PROBLEM →
Stop after the line with "the braid's relief.": repeat exactly every line before it, beginning with the first, and that line itself.

DATA BLOCK →
......
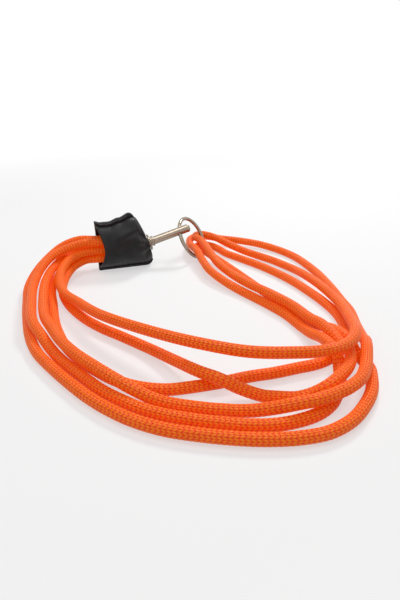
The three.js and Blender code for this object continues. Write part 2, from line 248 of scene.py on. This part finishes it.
def braid_height(across, along):
    """Height of the braid, 0 to 1, at a place across the columns and along the picks.

    Each column is a chevron: the yarn number is the distance along plus half the distance
    from the column's middle. The height is a rounded yarn times a shallow dip where the
    two legs of the chevron meet.
    """
    x = 2 * (across - np.floor(across)) - 1
    p = along + 0.5 * np.abs(x)
    p -= np.floor(p)
    yarn = np.sqrt(np.clip(np.sin(np.pi * p), 0, 1))
    dip = 0.62 * np.exp(-((x / 0.16) ** 2)) + 0.75 * np.exp(-(((np.abs(x) - 1) / 0.16) ** 2))
    return yarn * (1 - np.clip(dip, 0, 1))


def braided_tube(name, points, sizes):
    """A tube round a smooth path whose radius is the cord's less the braid's relief.

    The surface is P(s, a) = C(s) + r(s, a) (cos a side + sin a up); its ends are closed
    with a low dome. The map around and along is kept as a UV map in picks.
    """
    around = 48
    step = 0.60 * MM
    line, s = smooth_path(np.array(points) * MM, step)
    tangent, side, up = path_frames(line)
    a = np.arange(around) / around
    height = braid_height(a[None] * sizes.columns, s[:, None] / sizes.pick)
    radius = sizes.diameter / 2 - sizes.relief * (1 - height)
    c, d = np.cos(2 * np.pi * a), np.sin(2 * np.pi * a)
    ring = side[:, None] * c[None, :, None] + up[:, None] * d[None, :, None]
    body = line[:, None] + ring * radius[..., None]
    ends = []
    for at, sign in ((0, -1), (-1, 1)):
        for k in (0.6, 0.15):
            rise = 0.5 * MM * math.sqrt(1 - k * k) * sign
            ends.append(line[at] + tangent[at] * rise + ring[at] * sizes.diameter / 2 * k)
    rows = np.concatenate([[ends[1]], [ends[0]], body, [ends[2]], [ends[3]]])
    n = len(rows)
    vertices = rows.reshape(-1, 3)
    faces = grid_faces(n, around, True)[:, ::-1].tolist()
    faces.append(list(range(around)))
    faces.append(list(range(n * around - 1, (n - 1) * around - 1, -1)))
    obj = new_mesh(name, vertices, faces)
    along = np.concatenate([[-step, -step / 2], s, [s[-1] + step / 2, s[-1] + step]]) / sizes.pick
    paint_uv(obj, n, around, along, sizes.columns)
    return obj, line, s[-1]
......
WORKED SOLUTION →
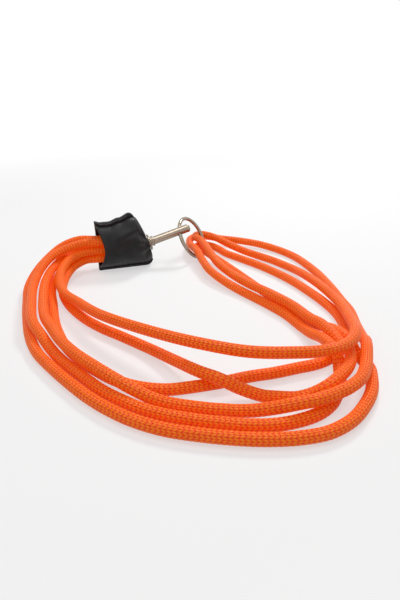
The three.js and Blender code for this object continues. Write part 2, from line 248 of scene.py on. This part finishes it.
def braid_height(across, along):
    """Height of the braid, 0 to 1, at a place across the columns and along the picks.

    Each column is a chevron: the yarn number is the distance along plus half the distance
    from the column's middle. The height is a rounded yarn times a shallow dip where the
    two legs of the chevron meet.
    """
    x = 2 * (across - np.floor(across)) - 1
    p = along + 0.5 * np.abs(x)
    p -= np.floor(p)
    yarn = np.sqrt(np.clip(np.sin(np.pi * p), 0, 1))
    dip = 0.62 * np.exp(-((x / 0.16) ** 2)) + 0.75 * np.exp(-(((np.abs(x) - 1) / 0.16) ** 2))
    return yarn * (1 - np.clip(dip, 0, 1))


def braided_tube(name, points, sizes):
    """A tube round a smooth path whose radius is the cord's less the braid's relief.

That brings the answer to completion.